425 Lafayette St., between East 4th and Astor Place, Manhattan

Nublu

It's miniscule. It's in a basement. It's nearly impossible to find (the blue light bulb is your only clue - there's no sign on the door). It's basically everything you could possibly ever want in an ultra-cool New York City club. And, shockingly, everyone's welcome, whether you're one of the "beautiful people" or not. The Brazilian Girls used to be the house band here, if that gives you an idea of the musical fare on the menu - "nu bossa" and other funky forms of world fusion, both in live form and from one of the excellent house DJs. Beware of flying limbs (the place is packed like sardines at all times) and the fierce mojitos - both will make you fall down if you're not careful.

62 Ave. C, between 4th and 5th, Manhattan

Madiba

This cheerful restaurant and music club is run by a lovely South African expat couple, and really brings the culture of that diverse nation alive.

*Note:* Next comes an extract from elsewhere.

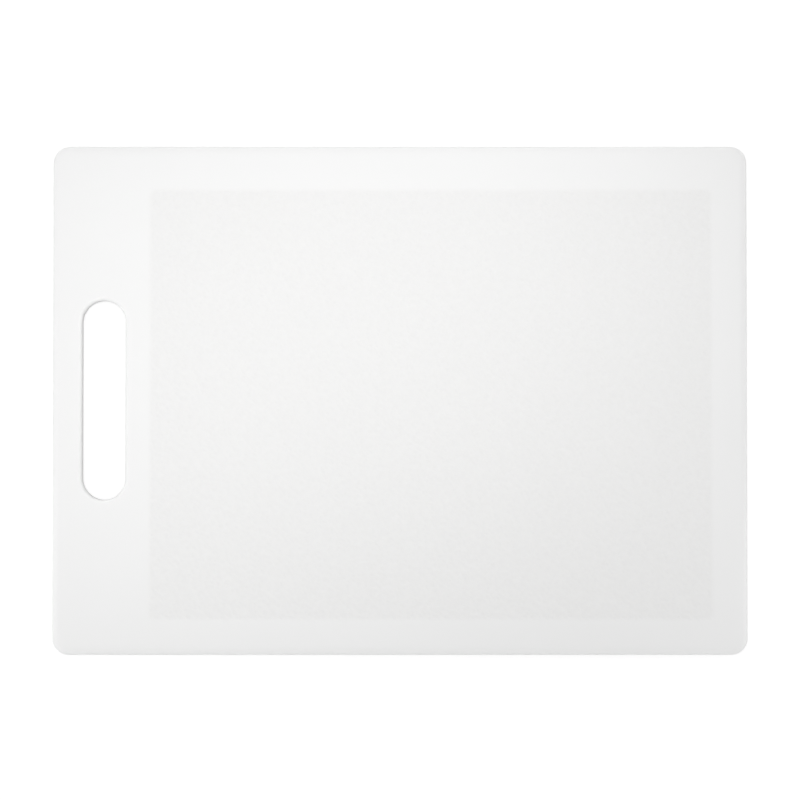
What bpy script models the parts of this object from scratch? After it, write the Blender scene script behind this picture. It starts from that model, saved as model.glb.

Set up like a traditional shabeen (social and eating club) and featuring a nice selection of house bands, all of whom play one genre or another of South African music, as well as touring groups who fit the same bill, it's an overwhelmingly pleasant place to spend an evening. Watch for special events, as well, they'll occasionally throw a braai (barbecue), which is actually more like a mini-festival with music and food and the works - make a point of attending if you can!

195 DeKalb Ave., Brooklyn

Zinc Bar

Zinc Bar is ostensibly a jazz club, but in my experience, world music (or at least world-jazz) reigns supreme on their calendar. Every Friday night is African night at this chic and sleek underground venue, and on the roster are the absolute finest of the New York-based African bands with a few touring bands thrown in for good measure. Weeknights feature Brazilian and Caribbean music, and occasionally some big-band Latin jazz or a smoking salsa band. This is the rare kind of place you'd dare bring a first date, to dazzle them both with your sense of high class and with your extensive knowledge of world music. It's a real downtown gem, and definitely not to be missed.